Brake barrel adjuster on a bicycle brake lever
The barrel adjuster at the brake lever allows fine-tuning of cable tension without tools. Source: Wikimedia Commons, CC BY-SA.

Notes on Caliper Brakes

Caliper brakes use the same pad alignment and cable tension principles. The main difference is centring: if one pad rests closer to the rim, the caliper unit itself must be rotated slightly. Loosen the central mounting bolt by one quarter turn, squeeze the lever to centre the caliper against the rim, then re-tighten the bolt while holding the caliper in position.

When Pad Replacement Is Required

Brake pad compound on alloy-rim bicycles lasts approximately 5,000–8,000 km under normal conditions, less in wet or muddy environments. Standard V-brake pads with threaded posts are widely stocked in Polish bike shops. Cartridge-style pads — where the rubber compound slides out of a metal holder — allow replacement of only the rubber, which reduces cost.

Important: Never use rim-brake pads designed for alloy rims on carbon-fibre rim surfaces. Carbon-specific pads and alloy pads have different compounds and are not interchangeable. Using the wrong type causes rapid rim wear or heat damage.
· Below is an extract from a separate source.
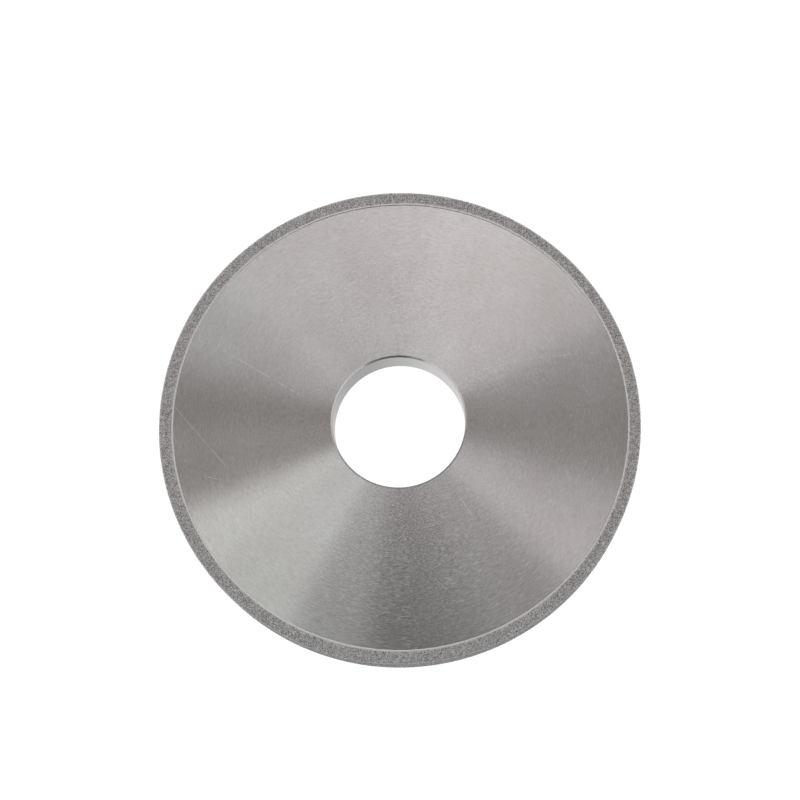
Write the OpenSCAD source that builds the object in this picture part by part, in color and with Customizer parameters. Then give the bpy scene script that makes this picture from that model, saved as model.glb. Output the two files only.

Cable and Housing Condition

If adjusting cable tension no longer improves lever feel, the cable or housing may be degraded. Check for:

  • Frayed cable strands near the anchor bolt or lever clamp
  • Kinked or compressed cable housing
  • Rust inside the cable housing (indicated by stiff, notchy lever pull)

Cable and housing replacement is a straightforward task with basic tools and takes approximately 20 minutes per brake. Complete cable sets for V-brakes and caliper brakes cost approximately 15–30 PLN at Polish cycling retailers.